A Balfour Beatty Construction Site in London
Balfour Beatty Plc rejected an increased bid from rival Carillion Plc to form Britain’s biggest builder with a market valuation of more than 3 billion pounds ($5 billion), saying the plan is too risky. Photographer: Simon Dawson/Bloomberg

Carillion Plc stopped pursuing a merger with Balfour Beatty Plc to form Britain’s biggest builder after its increased offer was rejected.

“The Board of Balfour Beatty has not agreed to Carillion’s proposal,” the company said in an e-mailed statement today. “Carillion therefore today announces that it is no longer pursuing such a merger.” Balfour Beatty shares dropped as much as 8.8 percent in London trading, while Carillion declined as much as 3.3 percent.

Balfour Beatty turned down Carillion’s advances, which would have formed a company with a market valuation of more than 3 billion pounds ($5 billion), several times since news of the talks was made public July 24. A sticking point for London-based Balfour Beatty was the Parsons Brinckerhoff engineering-consulting unit that it’s trying to divest. Carillion wanted to keep that business.
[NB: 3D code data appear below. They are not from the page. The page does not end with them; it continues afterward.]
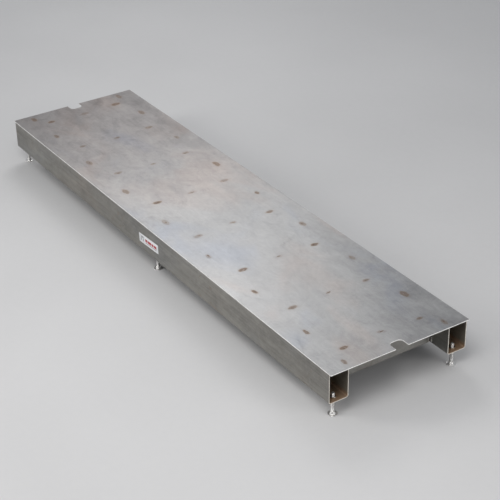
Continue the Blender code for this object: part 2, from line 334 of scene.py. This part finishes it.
def steel(name, dark, light, rough, streak=1.0, spots=None, rust=0.0, grain=1.0, metallic=1.0, tint=1.0,
          rings=None, inside=False, cloud=1.0, far_end_painted_shade=0.0):
    """Mill-finish sheet: long rolling streaks, mottling, smears, fine grain and heat tint."""
    k = Nodes(name)
    broad = k.noise((1.5, 3.0, 3.0), 5.0, 0.58, 0.6, (7.0, 2.0, 1.0))
    mott = k.noise((9.0, 13.0, 13.0), 6.0, 0.66, 1.3, (1.0, 4.0, 2.0))
    long_s = k.noise((1.1, 38.0, 38.0), 5.0, 0.62, 0.15, (0.0, 0.3, 0.7))
    fine_s = k.noise((5.0, 260.0, 260.0), 3.0, 0.6, 0.1)
    grit = k.noise((420.0, 520.0, 520.0), 2.0, 0.6)
    blotch = k.noise((32.0, 40.0, 40.0), 5.0, 0.7, 1.6, (4.0, 2.0, 6.0))
    v = k.m("MULTIPLY_ADD", k.m("SUBTRACT", broad, 0.5), 1.1 * cloud, 0.5)
    v = k.m("MULTIPLY_ADD", k.m("SUBTRACT", mott, 0.5), 0.95 * cloud, v)
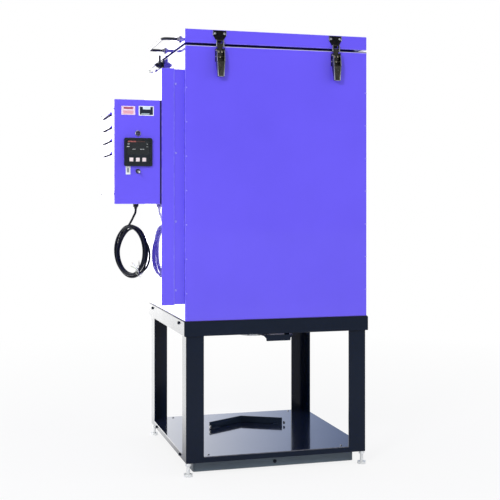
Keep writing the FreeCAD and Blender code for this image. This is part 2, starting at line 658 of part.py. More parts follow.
def latch_base(middle):
    """The plate on the body with two ears, each with a rivet for the lever."""
    bottom = LATCH_PIVOT_Z - LATCH_BASE_HEIGHT + LATCH_EAR_RADIUS
    top = LATCH_PIVOT_Z + LATCH_EAR_RADIUS
    half = LATCH_BASE_WIDTH / 2
    plate = box(middle - half, middle + half, BODY_FRONT - LATCH_BASE_THICKNESS, BODY_FRONT, bottom, top)
    ear_out = LEVER_WIDTH / 2 - LEVER_SHEET - LEVER_SIDE_GAP
    pieces = []
    for sign in (-1, 1):
        start = middle + sign * ear_out
        across = -sign * LATCH_EAR_THICKNESS
        foot = prism([latch_face(start, 0, LATCH_PIVOT_Z - LATCH_EAR_FOOT_DROP),
                      latch_face(start, LATCH_PIVOT_REACH, LATCH_PIVOT_Z - LATCH_EAR_RADIUS),
                      latch_face(start, LATCH_PIVOT_REACH, LATCH_PIVOT_Z + LATCH_EAR_RADIUS),
                      latch_face(start, 0, LATCH_PIVOT_Z + LATCH_EAR_RADIUS)], V(across, 0, 0))
        eye = rod(latch_face(start, LATCH_PIVOT_REACH, LATCH_PIVOT_Z), V(-sign, 0, 0),
                  LATCH_EAR_THICKNESS, LATCH_EAR_RADIUS)
        rivet_length = LEVER_SIDE_GAP + LEVER_SHEET + LATCH_EAR_THICKNESS + RIVET_HEAD
        rivet = rod(latch_face(start + across, LATCH_PIVOT_REACH, LATCH_PIVOT_Z), V(sign, 0, 0),
                    rivet_length, LATCH_PIN_RADIUS)
        pieces += [foot, eye, rivet]
    return plate.fuse(pieces).removeSplitter()


def lever_face(middle, inset):
    """The lever's front outline, straight at the head and tapered to the tip, pushed back through its depth."""
    top = LATCH_PIVOT_Z + LEVER_HEAD_RADIUS
    web_z, tip_z = LATCH_PIVOT_Z - LEVER_WEB_START, LATCH_PIVOT_Z - LEVER_LENGTH
    half, tip_half = LEVER_WIDTH / 2 - inset, LEVER_TIP_WIDTH / 2 - inset
    corners = [(-half, top), (half, top), (half, web_z), (tip_half, tip_z), (-tip_half, tip_z), (-half, web_z)]
    return prism([latch_face(middle + x, 0, z) for x, z in corners], V(0, -LEVER_PROUD, 0))


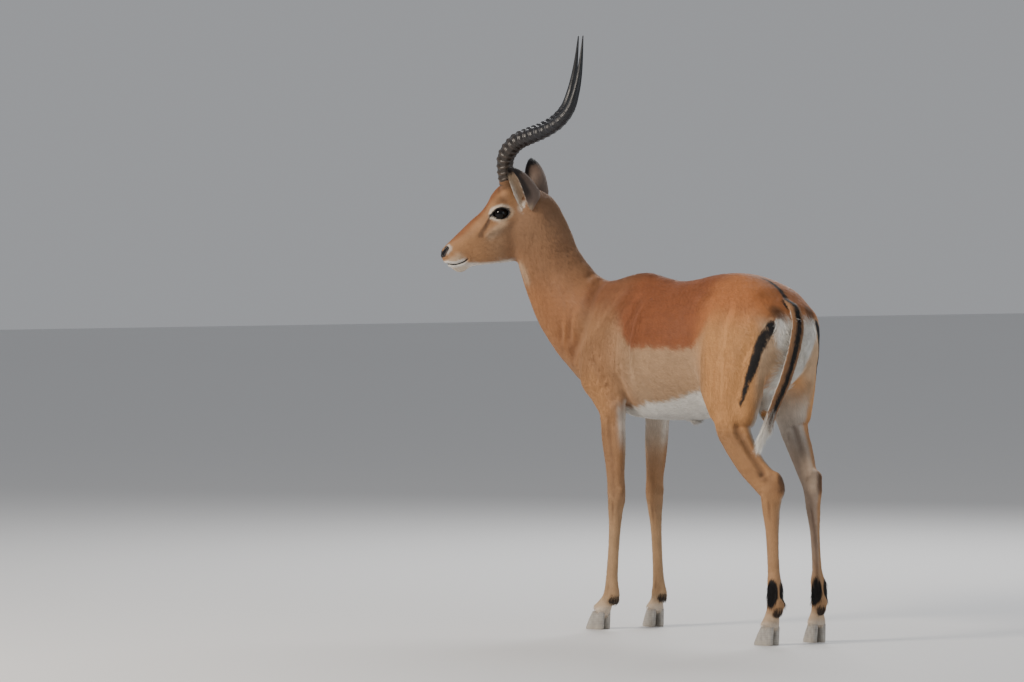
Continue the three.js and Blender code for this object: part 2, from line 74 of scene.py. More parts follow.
def along_rows(rows: np.ndarray, places: np.ndarray, s: np.ndarray) -> np.ndarray:
    """A smooth curve through rows of values.

    Args:
        rows: one row of values for each station.
        places: the distance of each station along the curve.
        s: the distances to read.

    Returns:
        One row of values for each distance.
    """
    n = len(rows)
    before, after = np.maximum(np.arange(n) - 1, 0), np.minimum(np.arange(n) + 1, n - 1)
    slope = (rows[after] - rows[before]) / (places[after] - places[before])[:, None]
    i = np.clip(np.searchsorted(places, s, side="right") - 1, 0, n - 2)
    span = (places[i + 1] - places[i])[:, None]
    t = ((s - places[i]) / span[:, 0])[:, None]
    t2, t3 = t * t, t * t * t
    return (
        (2 * t3 - 3 * t2 + 1) * rows[i]
        + (t3 - 2 * t2 + t) * span * slope[i]
        + (3 * t2 - 2 * t3) * rows[i + 1]
        + (t3 - t2) * span * slope[i + 1]
    )


def chain_distance(points: np.ndarray, chain: np.ndarray) -> tuple[np.ndarray, np.ndarray]:
    """How far points lie from a chain of segments.

    Args:
        points: n rows of three.
        chain: the chain's points, two at least.

    Returns:
        The distances, and how many links along the chain each nearest place lies.
    """
    best = np.full(len(points), 1e9)
    place = np.zeros(len(points))
    for k in range(len(chain) - 1):
        link = chain[k + 1] - chain[k]
        t = np.clip(((points - chain[k]) @ link) / (link @ link), 0.0, 1.0)
        d = np.linalg.norm(points - chain[k] - t[:, None] * link, axis=1)
        nearer = d < best
        best[nearer], place[nearer] = d[nearer], k + t[nearer]
    return best, place


def wobble(points: np.ndarray, size: float, seed: int = 0) -> np.ndarray:
    """A cheap smooth noise between about -1 and 1, with waves of the given size in millimetres."""
    rng = np.random.default_rng(100 + seed)
    total = np.zeros(len(points))
    for _ in range(6):
        direction = unit(rng.normal(size=3)) * rng.uniform(0.7, 1.6) * 2 * math.pi / size
        total += np.sin(points @ direction + rng.uniform(0, 2 * math.pi))
    return total / 3.0


# ---------------------------------------------------------------- lofts
@dataclass(frozen=True)
class Loft:
    """A body swept through sections.

    Each row is: forward, left, up, over, under, side, ridge, keel, square, yaw in degrees. Over and under are the
    section's reach above and below its centre, ridge and keel how much its top and bottom narrow, square its
    superellipse's exponent, and yaw turns its side direction from the animal's left towards its rear.
    """

    rows: tuple[tuple[float, ...], ...]
    rise: tuple[float, float, float] | None = None
    around: int = 44
    per_span: int = 7

    def path(self, share: np.ndarray | None = None) -> tuple[np.ndarray, np.ndarray]:
        """The rows at fine steps, or at shares of the whole length.

        Args:
            share: places from 0 to 1, or None for per_span steps in each span.

        Returns:
            The rows, and their distances along the loft.
        """
        table = np.array(self.rows, float)
        rows = np.column_stack([table[:, 1], -table[:, 0], table[:, 2:]])
        places = np.concatenate([[0.0], np.cumsum(np.linalg.norm(np.diff(rows[:, :3], axis=0), axis=1))])
        if share is None:
            k = np.arange((len(rows) - 1) * self.per_span + 1) / self.per_span
            s = np.interp(k, np.arange(len(rows)), places)
        else:
            s = np.asarray(share) * places[-1]
        return along_rows(rows, places, s), s

    def axes(self, rows: np.ndarray) -> tuple[np.ndarray, np.ndarray, np.ndarray]:
        """The side, up and along directions of each row."""
        along = unit(np.gradient(rows[:, :3], axis=0))
        if self.rise is not None:
            side = np.tile([1.0, 0.0, 0.0], (len(rows), 1))
            return side, np.tile(self.rise, (len(rows), 1)), along
        yaw = np.radians(rows[:, 9])
        side = np.column_stack([np.cos(yaw), -np.sin(yaw), np.zeros(len(rows))])
        side = unit(side - (side * along).sum(1, keepdims=True) * along)
        return side, np.cross(along, side), along

    def mesh(self, shrink: float = 0.0) -> tuple[np.ndarray, np.ndarray]:
        """The loft's closed mesh.

        Args:
            shrink: how far its sections are drawn in.

        Returns:
            Points, and triangles that face out.
        """
        rows, _ = self.path()
        side, up, _ = self.axes(rows)
        angle = np.arange(self.around) * 2 * math.pi / self.around
        over, under, wide = (np.maximum(rows[:, c] - shrink, 0.5)[:, None] for c in (3, 4, 5))
        power = 2.0 / rows[:, 8][:, None]
        rising = np.sign(np.sin(angle)) * np.abs(np.sin(angle)) ** power
        across = np.sign(np.cos(angle)) * np.abs(np.cos(angle)) ** power
        narrow = 1.0 - np.where(rising > 0, rows[:, 6][:, None], rows[:, 7][:, None]) * rising**2
        rings = (
            rows[:, None, :3]
            + (across * narrow * wide)[:, :, None] * side[:, None, :]
            + (rising * np.where(rising > 0, over, under))[:, :, None] * up[:, None, :]
        )
        return closed_tube(rings)


def closed_tube(rings: np.ndarray) -> tuple[np.ndarray, np.ndarray]:
    """A closed body over rings of equal length, with a fan at each end.

    Args:
        rings: rings by points by three.

    Returns:
        Points, and triangles that face out.
    """
    count, around = rings.shape[:2]
    points = np.concatenate([rings.reshape(-1, 3), rings[[0, -1]].mean(axis=1)])
    r, a = np.meshgrid(np.arange(count - 1), np.arange(around), indexing="ij")
    b = (a + 1) % around
    p, q, s, t = r * around + a, r * around + b, (r + 1) * around + a, (r + 1) * around + b
    first = np.stack([p, q, s], axis=-1).reshape(-1, 3)
    second = np.stack([q, t, s], axis=-1).reshape(-1, 3)
    a = np.arange(around)
    b, last, tip = (a + 1) % around, (count - 1) * around, count * around
    start = np.stack([b, a, np.full(around, tip)], axis=-1)
    end = np.stack([last + a, last + b, np.full(around, tip + 1)], axis=-1)
    faces = np.concatenate([first, second, start, end])
    corner = points[faces]
    volume = np.einsum("ij,ij->i", corner[:, 0], np.cross(corner[:, 1], corner[:, 2])).sum()
    return points, (faces if volume > 0 else faces[:, ::-1])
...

A merger would combine Carillion’s extensive services business with Balfour Beatty’s building operations, which have struggled with a slowdown in construction activity. Carillion has been expanding its maintenance offerings for industries such as railways and telecommunications.

Carillion yesterday made a new merger bid for Balfour Beatty, valuing it at 2.1 billion pounds. The offer would have given Balfour Beatty investors 58.3 percent of the new company and a cash dividend of 8.5 pence per Balfour Beatty share. That represents a premium of 36 percent to the weighted average share price before the talks were announced. Balfour Beatty rejected the latest offer earlier today.

Looming Deadline

A so-called “put up or shut up” deadline, by which British regulations stipulated that Carillion must make a new offer or abandon a deal for at least six months, expires at 5 p.m. in London tomorrow.

Carillion didn’t rule out the possibility of another offer should regulations, which otherwise place a moratorium on further bids within six months, permit, the Wolverhampton, England-based company said.

In rejection Carillion’s latest offer, Balfour Beatty said there are “considerable risks associated with the proposed business plan, including the strategy to significantly reduce the scale of the U.K. construction business when it is poised to benefit from a recovery in the market.”

‘No Logic’

Balfour Beatty Chairman Steve Marshall has said he sees “no logic” in retaining New York-based Parsons Brinckerhoff and that calling off the planned sale is too risky should a merger with Carillion ultimately fail. The sale is “reaching a successful conclusion,” Balfour Betty said today.

Carillion had said that keeping Parsons Brinckerhoff would give the combined group access to 3 billion pounds of financing.

“The chairman has clearly spoken to the top few shareholders to feel confident to reject this proposal -- in our view that’s the end of the process,” Andrew Gibb, a London-based analyst at Investec, said before Carillion’s withdrawal. “But standalone Balfour Beatty without Parsons Brinckerhoff has significant risks. There is no certainty this team is able to turn around the business.”

Before today, Balfour Beatty’s shares had declined 11 percent this year, valuing the company at 1.8 billion pounds. Andrew McNaughton stepped down as chief executive officer in May after 13 months in the role. His departure followed a second warning inside two months that full-year profit would miss forecasts. Chairman Steve Marshall took over the running of Balfour on an interim basis.